**Provided data:**
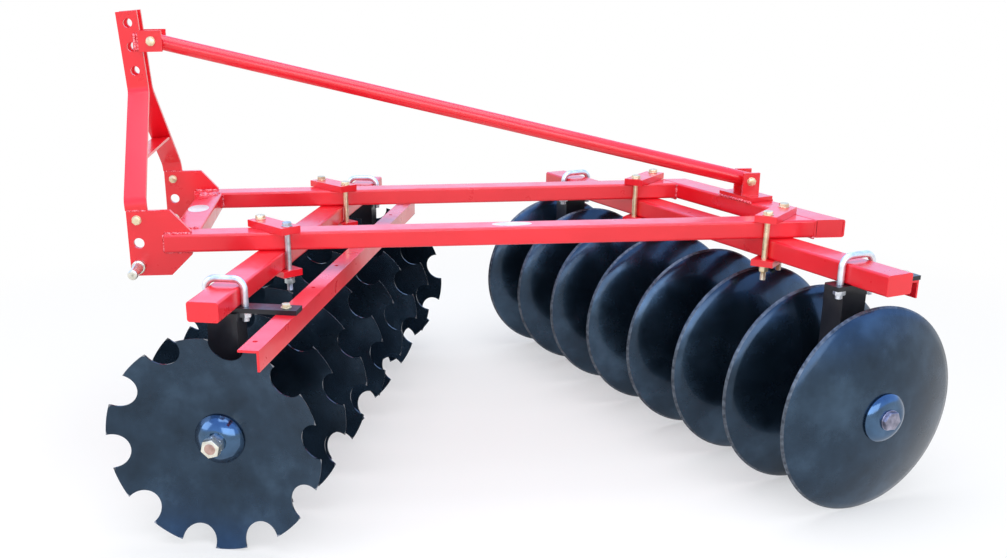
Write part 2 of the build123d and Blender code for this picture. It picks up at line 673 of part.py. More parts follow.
    # scraper bar: an angle bar below the hangers' straps
    with BuildPart() as scraper_bar:
        bar_top = beam_bottom - HANGER_PLATE_THICKNESS - DISC_RADIUS
        carrier = left_hanger if gang.scraper_side > 0 else right_hanger
        scraper_end = carrier + gang.scraper_side * gang.scraper_past
        with BuildSketch(across(frame, scraper_end, gang.scraper_behind)):
            with BuildLine():
                Polyline(
                    (0, bar_top),
                    (SCRAPER_LEG, bar_top),
                    (SCRAPER_LEG, bar_top - SCRAPER_LEG),
                    (SCRAPER_LEG - SCRAPER_WALL, bar_top - SCRAPER_LEG),
                    (SCRAPER_LEG - SCRAPER_WALL, bar_top - SCRAPER_WALL),
                    (0, bar_top - SCRAPER_WALL),
                    close=True,
                )
            make_face()
        extrude(amount=-gang.scraper_side * SCRAPER_LENGTH)
    save(scraper_bar, f"{gang.name}_scraper_bar")

    # where this gang's beam passes below the side beams
    for side_name, side in SIDES:
        cross_x = side * BEAM_SPACING / 2
        cross_y = (gang.axis_y + gang.clamp_shift + cross_x * tan(radians(gang.angle))
                   + gang.beam_behind / cos(radians(gang.angle)))
        crossings.append(Crossing(HITCH_X + cross_x, cross_y, gang.diagonal, beam_bottom))

# ---- clamps ----------------------------------------------------------------


def clamp_plate(crossing, height, thickness):
    """A plate laid diagonally over a crossing, with its two bolt holes."""
    run = Vector(CLAMP_BOLT_X, crossing.diagonal * CLAMP_BOLT_Y, 0)
    plane = Plane(origin=(crossing.x, crossing.y, height), x_dir=run, z_dir=(0, 0, 1))
    with BuildSketch(plane) as plate:
        Rectangle(CLAMP_LENGTH, CLAMP_WIDTH)
        with GridLocations(2 * run.length, 0, 2, 1):
            Circle(CLAMP_BOLT_RADIUS + CLAMP_HOLE_GAP, mode=Mode.SUBTRACT)
    extrude(plate.sketch, amount=thickness)


with BuildPart() as clamp_top_plates:
    for crossing in crossings:
        clamp_plate(crossing, FRAME_TOP, CLAMP_THICKNESS)
save(clamp_top_plates, "clamp_top_plates")

with BuildPart() as clamp_bottom_plates:
    for crossing in crossings:
        lower_face = crossing.beam_bottom - CLAMP_LOWER_THICKNESS
        clamp_plate(crossing, lower_face, CLAMP_LOWER_THICKNESS)
save(clamp_bottom_plates, "clamp_bottom_plates")

with BuildPart() as clamp_bolts:
    bolt_top = FRAME_TOP + CLAMP_THICKNESS
    for crossing in crossings:
        nut_bottom = crossing.beam_bottom - CLAMP_LOWER_THICKNESS - CLAMP_NUT
        bolt_bottom = nut_bottom - CLAMP_THREAD
        for end in (1, -1):
            bolt_x = crossing.x + end * CLAMP_BOLT_X
            bolt_y = crossing.y + end * crossing.diagonal * CLAMP_BOLT_Y
            with BuildSketch(Plane(origin=(bolt_x, bolt_y, bolt_bottom))):
                Circle(CLAMP_BOLT_RADIUS)
            extrude(amount=bolt_top - bolt_bottom)
            with BuildSketch(Plane(origin=(bolt_x, bolt_y, bolt_top))):
                RegularPolygon(CLAMP_BOLT_FLATS / 2, 6, major_radius=False)
            extrude(amount=CLAMP_BOLT_HEAD)
            with BuildSketch(Plane(origin=(bolt_x, bolt_y, nut_bottom))):
                RegularPolygon(CLAMP_BOLT_FLATS / 2, 6, major_radius=False)
            extrude(amount=CLAMP_NUT)
save(clamp_bolts, "clamp_bolts")
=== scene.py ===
# %% [markdown]
# # A mounted offset disc harrow
#
# This lesson dresses a tractor's disc harrow. The measured solids come from the CAD model, and they
# already have the right size and the right places: a red tube frame with a three-point hitch, and two
# gangs of dished discs that roll on the ground. What is left for Blender is what a farmer would see
# when standing next to the machine: paint, plating, weld beads, nuts, bolts and the grain of castings.
#
# Everything is in metres. X points to the machine's left, Y to its rear and Z up.

# %% Load the measured solids
import json
from math import atan2, cos, pi, radians, sin

import bmesh
import bpy
from mathutils import Euler, Matrix, Vector


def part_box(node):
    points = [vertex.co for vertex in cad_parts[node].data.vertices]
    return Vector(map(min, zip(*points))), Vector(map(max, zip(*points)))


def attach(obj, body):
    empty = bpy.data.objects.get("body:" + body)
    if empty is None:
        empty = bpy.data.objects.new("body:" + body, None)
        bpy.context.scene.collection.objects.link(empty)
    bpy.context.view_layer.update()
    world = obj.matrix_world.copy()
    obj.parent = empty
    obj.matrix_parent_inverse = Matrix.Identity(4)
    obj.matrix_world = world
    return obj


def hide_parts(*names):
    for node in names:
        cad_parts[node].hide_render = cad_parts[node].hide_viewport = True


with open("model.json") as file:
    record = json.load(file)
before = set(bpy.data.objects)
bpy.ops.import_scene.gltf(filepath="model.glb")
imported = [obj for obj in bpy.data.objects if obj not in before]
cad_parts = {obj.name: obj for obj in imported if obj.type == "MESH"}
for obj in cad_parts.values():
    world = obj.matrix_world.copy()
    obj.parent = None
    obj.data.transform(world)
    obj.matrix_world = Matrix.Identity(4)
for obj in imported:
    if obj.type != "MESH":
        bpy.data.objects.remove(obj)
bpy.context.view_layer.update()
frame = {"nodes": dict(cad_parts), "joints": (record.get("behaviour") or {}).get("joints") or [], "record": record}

nodes = frame["nodes"]
print("CAD nodes:", len(nodes))

# %% [markdown]
# ## Small helpers for materials
#
# A shader is a network of nodes. Short helpers keep the recipes below readable: they start a
# material, add a node, join two, read a cloudy pattern on the object's own coordinates, turn its
# grey value into colours or into an amount, and make a surface look uneven.

# %% Material helpers
def new_material(name):
    """A material with its Principled shader, ready for its sockets to be set."""
    material = bpy.data.materials.new(name)
    material.use_nodes = True
    return material, material.node_tree.nodes["Principled BSDF"]


def add_node(material, kind, **settings):
    """One shader node; settings whose name is a socket go to the socket."""
    node = material.node_tree.nodes.new(kind)
    for key, value in settings.items():
        socket = key.replace("_", " ")
        if socket in node.inputs:
            node.inputs[socket].default_value = value
        else:
            setattr(node, key, value)
    return node


def join(material, output, target):
    """A wire from one node's output to another node's input."""
    material.node_tree.links.new(output, target)


def pattern(material, scale, detail=3.0, roughness=0.5):
    """A cloudy pattern on the object's own coordinates; scale is in waves a metre."""
    place = add_node(material, "ShaderNodeTexCoord")
    noise = add_node(material, "ShaderNodeTexNoise", Scale=scale, Detail=detail, Roughness=roughness)
    join(material, place.outputs["Object"], noise.inputs["Vector"])
    return noise.outputs["Fac"]


def ramp(material, value, stops):
    """Turns a grey value into colours: stops are (position, (r, g, b))."""
    node = add_node(material, "ShaderNodeValToRGB")
    elements = node.color_ramp.elements
    while len(elements) < len(stops):
        elements.new(0.5)
    for element, (position, colour) in zip(elements, stops):
        element.position = position
        element.color = (*colour, 1.0)
    join(material, value, node.inputs["Fac"])
    return node.outputs["Color"]


def spread(material, value, low, high):
    """Turns a cloudy pattern's middle range into an amount from low to high."""
    node = add_node(material, "ShaderNodeMapRange", clamp=True)
    node.inputs["From Min"].default_value = 0.3
    node.inputs["From Max"].default_value = 0.7
    node.inputs["To Min"].default_value = low
    node.inputs["To Max"].default_value = high
    join(material, value, node.inputs["Value"])
    return node.outputs["Result"]


def bump(material, shader, height, strength, distance):
    """Makes a surface look uneven, where height is a grey value."""
    node = add_node(material, "ShaderNodeBump", Strength=strength, Distance=distance)
    join(material, height, node.inputs["Height"])
    join(material, node.outputs["Normal"], shader.inputs["Normal"])


print("material helpers are ready")

# %% [markdown]
# ## Red enamel
#
# The frame is sprayed with a glossy red enamel over welded tube. Sprayed paint is never optically
# flat: it has a fine orange peel that breaks up reflections, slightly deeper colour where the coat
# is thick, and a little dust from the workshop that dulls the gloss. The clear top of the enamel is
# made with the shader's coat, so the colour below stays strong while the reflection stays sharp.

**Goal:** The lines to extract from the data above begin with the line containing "bolt_bottom = nut_bottom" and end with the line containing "for node in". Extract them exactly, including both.

**Result of this exercise:**
        bolt_bottom = nut_bottom - CLAMP_THREAD
        for end in (1, -1):
            bolt_x = crossing.x + end * CLAMP_BOLT_X
            bolt_y = crossing.y + end * crossing.diagonal * CLAMP_BOLT_Y
            with BuildSketch(Plane(origin=(bolt_x, bolt_y, bolt_bottom))):
                Circle(CLAMP_BOLT_RADIUS)
            extrude(amount=bolt_top - bolt_bottom)
            with BuildSketch(Plane(origin=(bolt_x, bolt_y, bolt_top))):
                RegularPolygon(CLAMP_BOLT_FLATS / 2, 6, major_radius=False)
            extrude(amount=CLAMP_BOLT_HEAD)
            with BuildSketch(Plane(origin=(bolt_x, bolt_y, nut_bottom))):
                RegularPolygon(CLAMP_BOLT_FLATS / 2, 6, major_radius=False)
            extrude(amount=CLAMP_NUT)
save(clamp_bolts, "clamp_bolts")
=== scene.py ===
# %% [markdown]
# # A mounted offset disc harrow
#
# This lesson dresses a tractor's disc harrow. The measured solids come from the CAD model, and they
# already have the right size and the right places: a red tube frame with a three-point hitch, and two
# gangs of dished discs that roll on the ground. What is left for Blender is what a farmer would see
# when standing next to the machine: paint, plating, weld beads, nuts, bolts and the grain of castings.
#
# Everything is in metres. X points to the machine's left, Y to its rear and Z up.

# %% Load the measured solids
import json
from math import atan2, cos, pi, radians, sin

import bmesh
import bpy
from mathutils import Euler, Matrix, Vector


def part_box(node):
    points = [vertex.co for vertex in cad_parts[node].data.vertices]
    return Vector(map(min, zip(*points))), Vector(map(max, zip(*points)))


def attach(obj, body):
    empty = bpy.data.objects.get("body:" + body)
    if empty is None:
        empty = bpy.data.objects.new("body:" + body, None)
        bpy.context.scene.collection.objects.link(empty)
    bpy.context.view_layer.update()
    world = obj.matrix_world.copy()
    obj.parent = empty
    obj.matrix_parent_inverse = Matrix.Identity(4)
    obj.matrix_world = world
    return obj


def hide_parts(*names):
    for node in names:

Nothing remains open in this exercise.